Cloudflare Users: Note that you may not need Let’s Encrypt and can instead use Cloudflare’s own shared Universal SSL certificate and an Origin CA. If you want to keep Cloudflare and also use Let’s Encrypt, you must Pause Cloudflare now, otherwise it will interfere with certificate deployment. Once the Let’s Encrypt cert is deployed, you must unpause and set SSL to Full (Strict) in the Cloudflare crypto settings, otherwise you may get a redirect loop error. Be warned that when Let’s Encrypt tries to auto renew after 90 days, it will fail if you have Cloudflare enabled.

1. Install Let’s Encrypt client (Certbot)

Let’s begin by updating the package lists installing Certbot. Type y and ENTER if prompted.

sudo apt update && sudo apt install certbot python-certbot-apache

If you get an error “python-certbot-apache has no installation candidate”, try running sudo apt install certbot python3-certbot-apache instead.

2. Get an SSL Certificate

We will now obtain a cert for our test domain example.com. Certbot has an Apache plugin, which automates the certificate installation.

sudo certbot --apache
Enter email address (used for urgent renewal and security notices) (Enter 'c' to
cancel):

Enter an email address where you can be contacted in case of urgent renewal and security notices.

Please read the Terms of Service at
https://letsencrypt.org/documents/LE-SA-v1.2-November-15-2017.pdf. You must
agree in order to register with the ACME server at
https://acme-v02.api.letsencrypt.org/directory
-------------------------------------------------------------------------------
(A)gree/(C)ancel:

Press a and ENTER to agree to the Terms of Service.

Would you be willing to share your email address with the Electronic Frontier
Foundation, a founding partner of the Let's Encrypt project and the non-profit
organization that develops Certbot? We'd like to send you email about EFF and
our work to encrypt the web, protect its users and defend digital rights.
-------------------------------------------------------------------------------
(Y)es/(N)o:

Press n and ENTER to not share your email address with EFF.

Which names would you like to activate HTTPS for?
- - - - - - - - - - - - - - - - - - - - - - - - - - - - - - - - - - - - - - - -
1: example.com
2: www.example.com
- - - - - - - - - - - - - - - - - - - - - - - - - - - - - - - - - - - - - - - -
Select the appropriate numbers separated by commas and/or spaces, or leave input
blank to select all options shown (Enter 'c' to cancel):

If you have multiple domains already configured on your server, you will see a list of them here.
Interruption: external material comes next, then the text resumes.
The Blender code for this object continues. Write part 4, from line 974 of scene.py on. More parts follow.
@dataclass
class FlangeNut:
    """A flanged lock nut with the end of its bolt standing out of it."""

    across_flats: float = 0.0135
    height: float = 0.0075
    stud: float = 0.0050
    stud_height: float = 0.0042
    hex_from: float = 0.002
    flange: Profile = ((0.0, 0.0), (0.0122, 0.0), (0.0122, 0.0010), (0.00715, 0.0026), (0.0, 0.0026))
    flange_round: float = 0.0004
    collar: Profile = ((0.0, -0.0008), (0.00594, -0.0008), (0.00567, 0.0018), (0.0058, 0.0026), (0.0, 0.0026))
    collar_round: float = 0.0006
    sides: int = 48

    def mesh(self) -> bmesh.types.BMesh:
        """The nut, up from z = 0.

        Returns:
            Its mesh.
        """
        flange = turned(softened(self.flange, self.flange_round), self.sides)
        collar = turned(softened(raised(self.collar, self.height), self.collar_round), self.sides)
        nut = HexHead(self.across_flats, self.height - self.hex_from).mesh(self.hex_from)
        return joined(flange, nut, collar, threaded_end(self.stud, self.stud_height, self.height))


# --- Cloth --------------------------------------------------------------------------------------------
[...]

In this example, we only have one domain example.com and its www. prefix.

Select option 1 if you don’t want to use the www. prefix in your website address, otherwise select option 2.
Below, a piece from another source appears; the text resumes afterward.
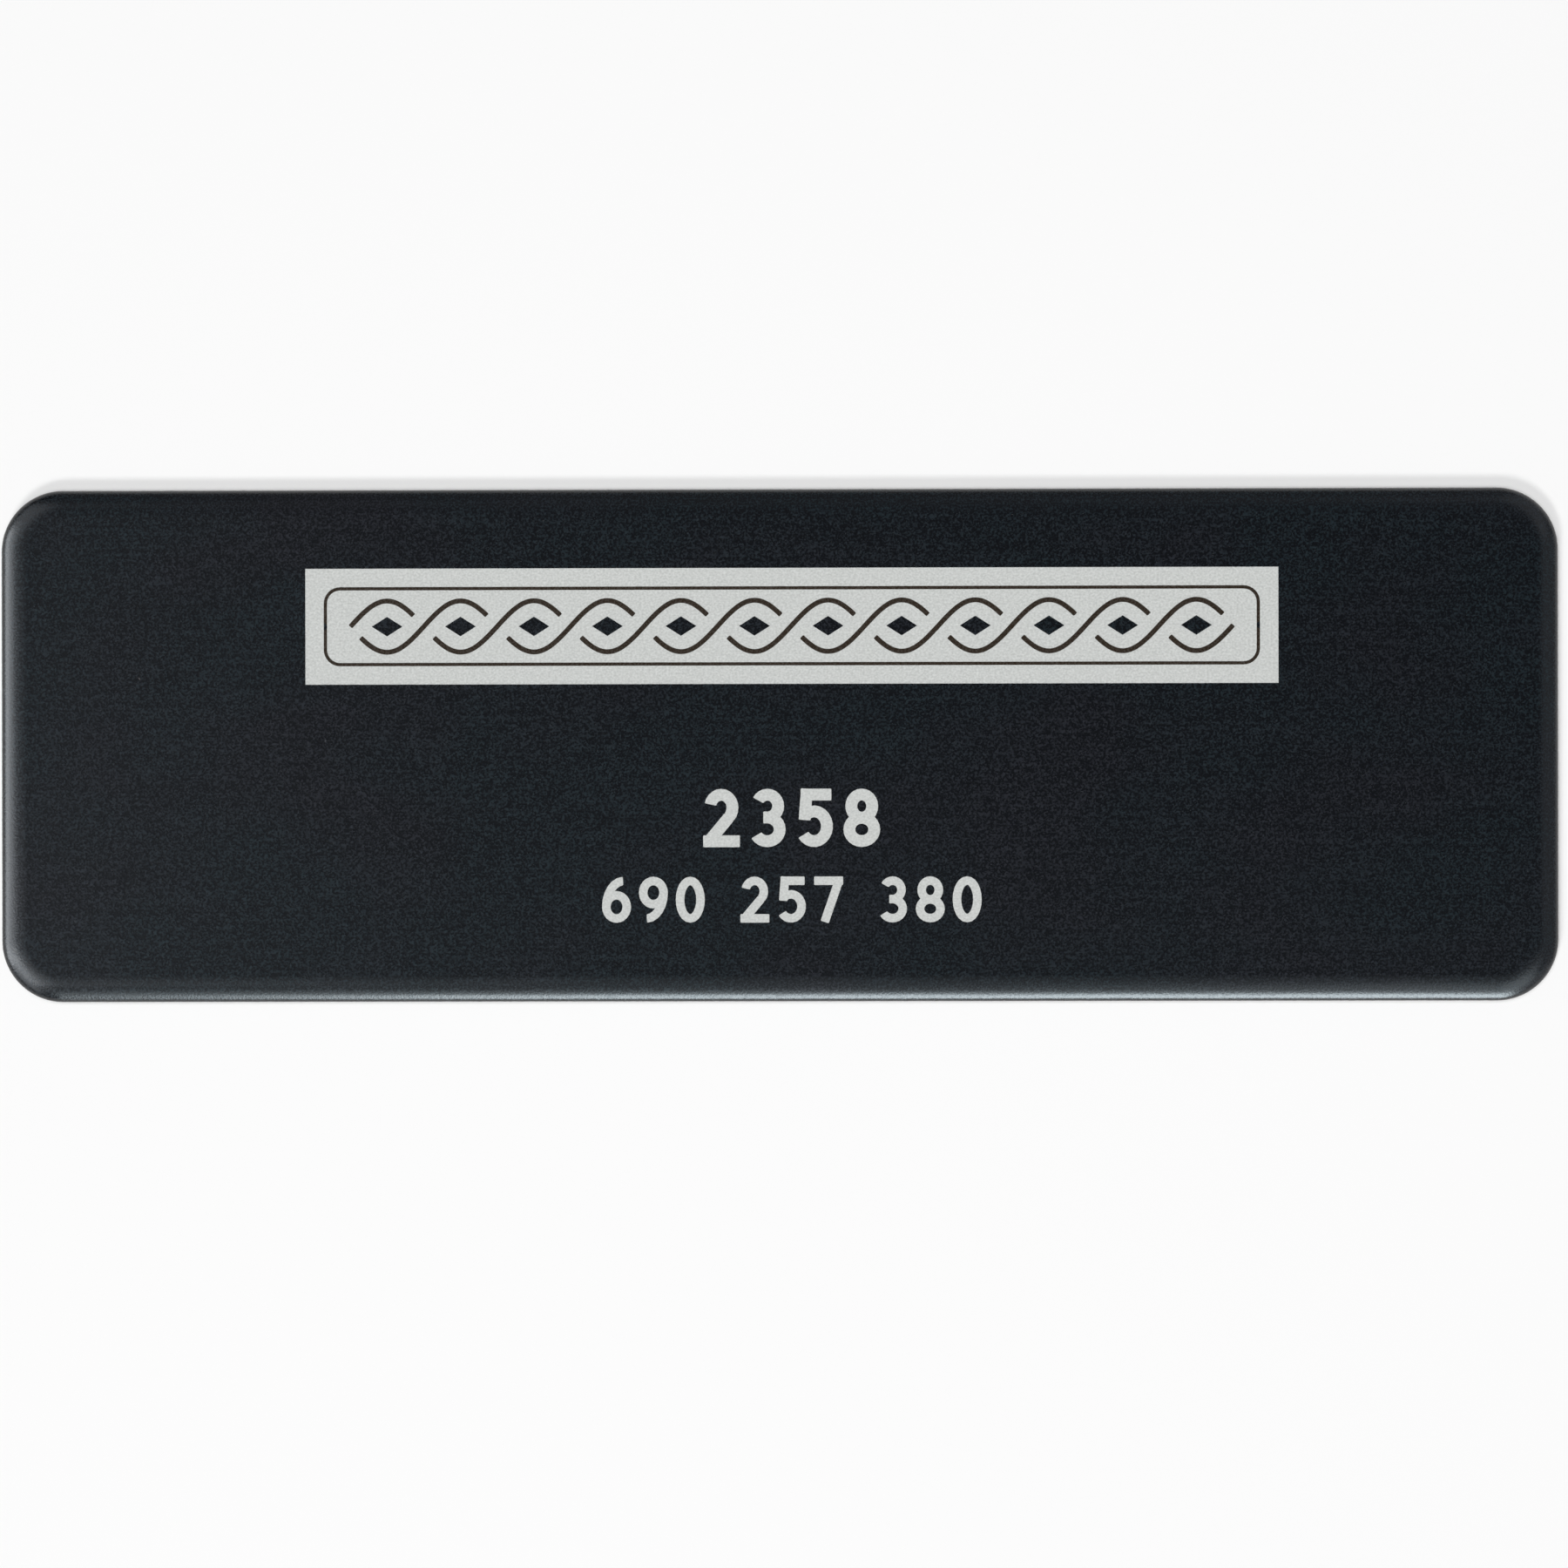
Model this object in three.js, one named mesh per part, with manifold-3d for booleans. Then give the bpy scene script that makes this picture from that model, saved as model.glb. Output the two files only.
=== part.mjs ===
// A name badge: a black anodised aluminium plate with rounded corners and a rolled front
// edge, whose marking is a shallow burn through the black film, and a plain steel strip
// glued to its back, which a magnet behind the wearer's cloth holds.
//
// Millimetres. +X runs along the badge to the right, +Y up its face and +Z out of the face.
// The origin is the middle of the strip's back, on which the badge lies, face up.

import * as THREE from "three";
import { mergeVertices } from "three/addons/utils/BufferGeometryUtils.js";
import Module from "manifold-3d";

const wasm = await Module();
wasm.setup();

// The plate, stamped from sheet, which rolls its front edge over all round.
const PLATE_LENGTH = 76;
const PLATE_WIDTH = 25;
const PLATE_THICKNESS = 1.3;
const PLATE_CORNER_RADIUS = 3;
const EDGE_ROLL_WIDTH = 1.3;
const EDGE_ROLL_DEPTH = 0.65;

// The ornamental band burnt into the face, a little to the right of the plate's middle.
const BAND_LENGTH = 47.45;
const BAND_HEIGHT = 5.66;
const BAND_TOP_MARGIN = 3.85;
const MARKING_SHIFT = 0.65;
const MARKING_DEPTH = 0.04;

// The steel strip on the back, and the film of glue that holds it.
const STRIP_LENGTH = 45;
const STRIP_WIDTH = 13;
const STRIP_THICKNESS = 0.8;
const STRIP_CORNER_RADIUS = 1.5;
const STRIP_EDGE_RADIUS = 0.2;
const GLUE_FILM = 0.05;

// How finely curves are cut into flats.
const PLATE_CORNER_STEPS = 14;
const EDGE_ROLL_STEPS = 8;
const STRIP_CORNER_STEPS = 8;
const STRIP_EDGE_STEPS = 3;

const BACK_Z = STRIP_THICKNESS + GLUE_FILM;

const blackAnodised = new THREE.MeshStandardMaterial({
  color: 0x1c2125,
  roughness: 0.5,
  metalness: 0.6,
});
const nickelPlate = new THREE.MeshStandardMaterial({
  color: 0xb9b6ae,
  roughness: 0.35,
  metalness: 1,
});

// A rectangle centred on the origin, with its four corners rounded.
function roundedRectangle(length, width, radius) {
  const x = length / 2;
  const y = width / 2;
  const outline = new THREE.Shape();
  outline.moveTo(x, -y + radius);
  outline.absarc(x - radius, y - radius, radius, 0, Math.PI / 2);
  outline.absarc(-x + radius, y - radius, radius, Math.PI / 2, Math.PI);
  outline.absarc(-x + radius, -y + radius, radius, Math.PI, 1.5 * Math.PI);
  outline.absarc(x - radius, -y + radius, radius, 1.5 * Math.PI, 2 * Math.PI);
  return outline;
}

// A geometry as a solid that can be joined and cut.
function toSolid(geometry) {
  const bare = geometry.clone();
  bare.deleteAttribute("normal");
  bare.deleteAttribute("uv");
  const merged = mergeVertices(bare, 1e-4);
  return new wasm.Manifold(
    new wasm.Mesh({
      numProp: 3,
      vertProperties: merged.attributes.position.array,
      triVerts: new Uint32Array(merged.index.array),
    }),
  );
}

// A solid as a flat-shaded geometry.
function toGeometry(solid) {
  const mesh = solid.getMesh();
  const indexed = new THREE.BufferGeometry();
  indexed.setAttribute("position", new THREE.BufferAttribute(mesh.vertProperties, 3));
  indexed.setIndex(new THREE.BufferAttribute(mesh.triVerts, 1));
  const geometry = indexed.toNonIndexed();
  geometry.computeVertexNormals();
  return geometry;
}

// A box given by its lowest and highest corners.
function boxBetween(low, high) {
  const size = new THREE.Vector3().subVectors(high, low);
  const middle = new THREE.Vector3().addVectors(low, high).multiplyScalar(0.5);
  return new THREE.BoxGeometry(size.x, size.y, size.z).translate(middle.x, middle.y, middle.z);
}

// The plate stands with its back at z = 0. The extrusion rolls both of its edges over, and
// the whole of the lower roll is then cut away, which leaves a flat, square back.
function plateGeometry() {
  const outline = roundedRectangle(PLATE_LENGTH, PLATE_WIDTH, PLATE_CORNER_RADIUS);
  const rolled = new THREE.ExtrudeGeometry(outline, {
    depth: PLATE_THICKNESS,
    bevelThickness: EDGE_ROLL_DEPTH,
    bevelSize: EDGE_ROLL_WIDTH,
    bevelOffset: -EDGE_ROLL_WIDTH,
    bevelSegments: EDGE_ROLL_STEPS,
    curveSegments: PLATE_CORNER_STEPS,
  }).translate(0, 0, -EDGE_ROLL_DEPTH);

  const waste = boxBetween(
    new THREE.Vector3(-PLATE_LENGTH, -PLATE_WIDTH, -PLATE_THICKNESS - 2 * EDGE_ROLL_DEPTH),
    new THREE.Vector3(PLATE_LENGTH, PLATE_WIDTH, 0),
  );

  const bandTop = PLATE_WIDTH / 2 - BAND_TOP_MARGIN;
  const band = boxBetween(
    new THREE.Vector3(
      MARKING_SHIFT - BAND_LENGTH / 2,
      bandTop - BAND_HEIGHT,
      PLATE_THICKNESS - MARKING_DEPTH,
    ),
    new THREE.Vector3(
      MARKING_SHIFT + BAND_LENGTH / 2,
      bandTop,
      PLATE_THICKNESS + MARKING_DEPTH,
    ),
  );
  return toGeometry(toSolid(rolled).subtract(toSolid(waste)).subtract(toSolid(band)));
}

// The strip stands with its back at z = 0, and its sharp edges are rounded off.
function stripGeometry() {
  const outline = roundedRectangle(STRIP_LENGTH, STRIP_WIDTH, STRIP_CORNER_RADIUS);
  return new THREE.ExtrudeGeometry(outline, {
    depth: STRIP_THICKNESS - 2 * STRIP_EDGE_RADIUS,
    bevelThickness: STRIP_EDGE_RADIUS,
    bevelSize: STRIP_EDGE_RADIUS,
    bevelOffset: -STRIP_EDGE_RADIUS,
    bevelSegments: STRIP_EDGE_STEPS,
    curveSegments: STRIP_CORNER_STEPS,
  }).translate(0, 0, STRIP_EDGE_RADIUS);
}

const badgePlate = new THREE.Mesh(plateGeometry(), blackAnodised);
badgePlate.name = "badge_plate";
badgePlate.position.z = BACK_Z;

const keeperStrip = new THREE.Mesh(stripGeometry(), nickelPlate);
keeperStrip.name = "keeper_strip";

const badge = new THREE.Group();
badge.add(badgePlate, keeperStrip);

export default badge;
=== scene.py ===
import math

import bmesh
import bpy
from mathutils import Matrix, Vector


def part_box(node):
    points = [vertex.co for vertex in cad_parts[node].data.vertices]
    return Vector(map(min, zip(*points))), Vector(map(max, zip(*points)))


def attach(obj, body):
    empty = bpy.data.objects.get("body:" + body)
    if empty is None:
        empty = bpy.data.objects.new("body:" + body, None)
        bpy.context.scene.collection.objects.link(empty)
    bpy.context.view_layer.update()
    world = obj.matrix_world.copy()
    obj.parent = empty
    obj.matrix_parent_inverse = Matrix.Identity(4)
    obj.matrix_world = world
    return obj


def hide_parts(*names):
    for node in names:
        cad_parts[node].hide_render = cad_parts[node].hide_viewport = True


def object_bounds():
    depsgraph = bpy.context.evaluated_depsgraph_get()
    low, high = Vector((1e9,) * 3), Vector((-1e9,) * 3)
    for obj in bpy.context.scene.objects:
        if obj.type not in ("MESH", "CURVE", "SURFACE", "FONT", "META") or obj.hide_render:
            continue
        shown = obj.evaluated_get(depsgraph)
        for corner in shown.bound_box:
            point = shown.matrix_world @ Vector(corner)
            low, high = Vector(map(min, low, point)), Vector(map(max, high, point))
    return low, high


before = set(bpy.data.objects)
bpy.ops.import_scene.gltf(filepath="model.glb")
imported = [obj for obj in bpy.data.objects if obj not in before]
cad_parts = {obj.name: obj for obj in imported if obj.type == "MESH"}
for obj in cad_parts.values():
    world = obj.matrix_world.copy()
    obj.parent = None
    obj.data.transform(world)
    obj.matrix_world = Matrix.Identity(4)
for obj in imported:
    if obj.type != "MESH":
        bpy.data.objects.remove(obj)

cad_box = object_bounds()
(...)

Obtaining a new certificate
Performing the following challenges:
http-01 challenge for example.com
Waiting for verification...
Cleaning up challenges
Created an SSL vhost at /etc/apache2/sites-available/example.com-le-ssl.conf
Enabled Apache socache_shmcb module
Enabled Apache ssl module
Deploying Certificate to VirtualHost /etc/apache2/sites-available/example.com-le-ssl.conf
Enabling available site: /etc/apache2/sites-available/example.com-le-ssl.conf

Please choose whether or not to redirect HTTP traffic to HTTPS, removing HTTP access.
- - - - - - - - - - - - - - - - - - - - - - - - - - - - - - - - - - - - - - - -
1: No redirect - Make no further changes to the webserver configuration.
2: Redirect - Make all requests redirect to secure HTTPS access. Choose this for
new sites, or if you're confident your site works on HTTPS. You can undo this
change by editing your web server's configuration.
- - - - - - - - - - - - - - - - - - - - - - - - - - - - - - - - - - - - - - - -
Select the appropriate number [1-2] then [enter] (press 'c' to cancel):

Press 2 and ENTER to redirect all traffic to HTTPS.

Redirecting vhost in /etc/apache2/sites-enabled/example.com.conf to ssl vhost in /etc/apache2/sites-available/example.com-le-ssl.conf

- - - - - - - - - - - - - - - - - - - - - - - - - - - - - - - - - - - - - - - -
Congratulations! You have successfully enabled https://example.com

You should test your configuration at:
https://www.ssllabs.com/ssltest/analyze.html?d=example.com
- - - - - - - - - - - - - - - - - - - - - - - - - - - - - - - - - - - - - - - -

You’re done!

3. Test SSL

You can now go to ssllabs.com/ssltest/ and run an SSL test on your domain.

A successful test should receive an A rating.

4. Auto Renewal

As Let’s Encrypt certs expire after 90 days, they need to be checked for renewal periodically. Certbot will automatically run twice a day and renew any certificate that is within thirty days of expiration.

To test that this renewal process is working correctly, you can run:

sudo certbot renew --dry-run

Cloudflare Users

Please ensure your Cloudflare SSL settings are correct. Log in to Cloudflare, go to Crypto and make sure SSL is set to Full (Strict). Be warned that when Let’s Encrypt tries to auto renew after 90 days, it will fail if you have Cloudflare enabled.